PARISA RAGHAVULU Appellant
VERSUS
BORRA KOTAYYA Respondents


Referred Judgements :-

PONNUSAMY ODAYAR V. RAMASAMI THATHAN [REFERRED TO]
GANPAT-RAO V. EMPEROR [REFERRED TO]
PUBLIC PROSECUTOR V. THAMMANNA RATTAYYA [REFERRED TO]
EMPEROR V. FULABHAI BHULABHAI [REFERRED TO]
L BHAGWAT SARUP VS. EMPEROR [REFERRED TO]
JWALA PRASAD VS. EMPEROR [REFERRED TO]
MUNSHI RAM VS. EMPEROR [REFERRED TO]



Cited Judgements :-

RAJKUMAR MANISANA SINGH VS. NAMEIRAKPAM ANGOU SINGH [LAWS(GAU)-1968-10-1] [REFERRED TO]


JUDGEMENT

- (1.)THIS criminal revision petition is filed by the two accused against the judgment of the Additional First Class Magistrate, Tenali, in C. C. No. 169 of 1954 convicting and sentencing them each to pay a fine of Rs. 100/- with two months' rigorous imprisonment each in default. The complaint is that the marriage of accused l's son was performed with accused 2's daughter, that the bridegroom was aged about 16 while the bridge was aged about 12 and that the parents were consequently liable to be punished under Sections 5 and 6, Child Marriage Restraint Act (19 of 1929 ). There is no doubt that the marriage is a child marriage within the definition of the Act. It was contended on behalf of the accused that no marriage was performed but, on the evidence, the First Class Magistrate found that the marriage took place and no sufficient grounds are made out that the finding of fact arrived at by the Magistrate is erroneous. P. W. 7 deposes that an old Brahmin officiated as priest and that six dhobies including P W. 7 came to carry the palanquin. I therefore confirm the finding that a child marriage took place.
(2.)THE main contention urged by Sri G. V. Raghavayya on behalf of the petitioner is that the terms of Section 6 were not complied with and that it was not proved that the minors contracted a child marriage.

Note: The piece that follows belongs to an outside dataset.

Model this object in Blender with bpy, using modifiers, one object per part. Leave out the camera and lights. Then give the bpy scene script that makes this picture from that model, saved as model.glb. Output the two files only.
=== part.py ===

Section 6 runs in the following terms:
(1) Where a minor contracts a child marriage, any person having charge of the minor, whether as parent or guardian or in any other capacity, lawful or unlawful, who does any act' to promote the marriage or permits it to be solemnised, or negligently fails to prevent it from being solemnised, shall be punishable with simple imprisonment which may extend to one month, or with fine which may extend to one thousand rupees, or with both: Provided that no woman shall be punishable with imprisonment.

(2) For the purpose of this section, it shall be presumed, unless and until the contrary is proved, that where a minor has contracted a child marriage, the person having charge of such minor has negligently failed to prevent the marriage from being solemnised. Section 2 (a) defines a child as meaning a person who, if a male, is under eighteen years of age, and if a female, is under fourteen years of age Child marriage means a marriage to which either of the contracting parties is a child. Minor means a person of either sex who is under eighteen years of age. The contention of Sri Raghavayya is that the prosecution has not proved that the two minors entered into a contract to get married and that consequently their parents are not liable to be punished under Section 6 of the Act. I do not agree with this contention. The expression "contracts" only means enters into. So, when a child marriage takes place or when two minors enter into a child marriage, the parents or guardians who did any act to promote the marriage or permitted the marriage to be solemnised or negligently failed to prevent it from being solemnised are liable to be punished under Section 6. Clause (2) of Section 6 raises a presumption that where a minor has contracted a child marriage, the person having charge of such a minor has negligently failed to prevent the marriage from being solemnised. The minors are incapable of entering into any valid contract and marriage lunder Hindu Law is no contract. So the words "where a minor contracts a child marriage" ought not to be literally interpreted but ought to be understood as meaning "where a child marriage takes place or where a minor enters into a child marriage. "

(3.)RELIANCE was placed by the petitioner's advocate on the decision in - 'munshi Ram v. Emperor' AIR 1936 All 11 (A) and it is true that the decision supports his contention. For the reasons already stated, I do not agree with that decision. In - 'bhagwat Sarup v. Emperor' AIR 1945 All 306 (B), Bennett J. , dissented from the view taken by Ganga Nath J, in AIR 1936 All 11 (A) and held as follows:
Learned Counsel for the applicants referred to a decision of a learned Single Judge of this Court in AIR 1936 All 11 (A) and founded thereon a contention with regard to the first words of Section 6, namely "where a minor contracts a child marriage. " The suggestion, I understand, was that the section applied only to cases where the child himself or herself entered into an agreement for the marriage, but I do not construe the words in this sense. I accept the construction of Bennett J. on the terms of Section 6 in preference to the construction placed by Ganga Nath J. I therefore hold that the parents are guilty and are liable to be punished under the terms of Section 6.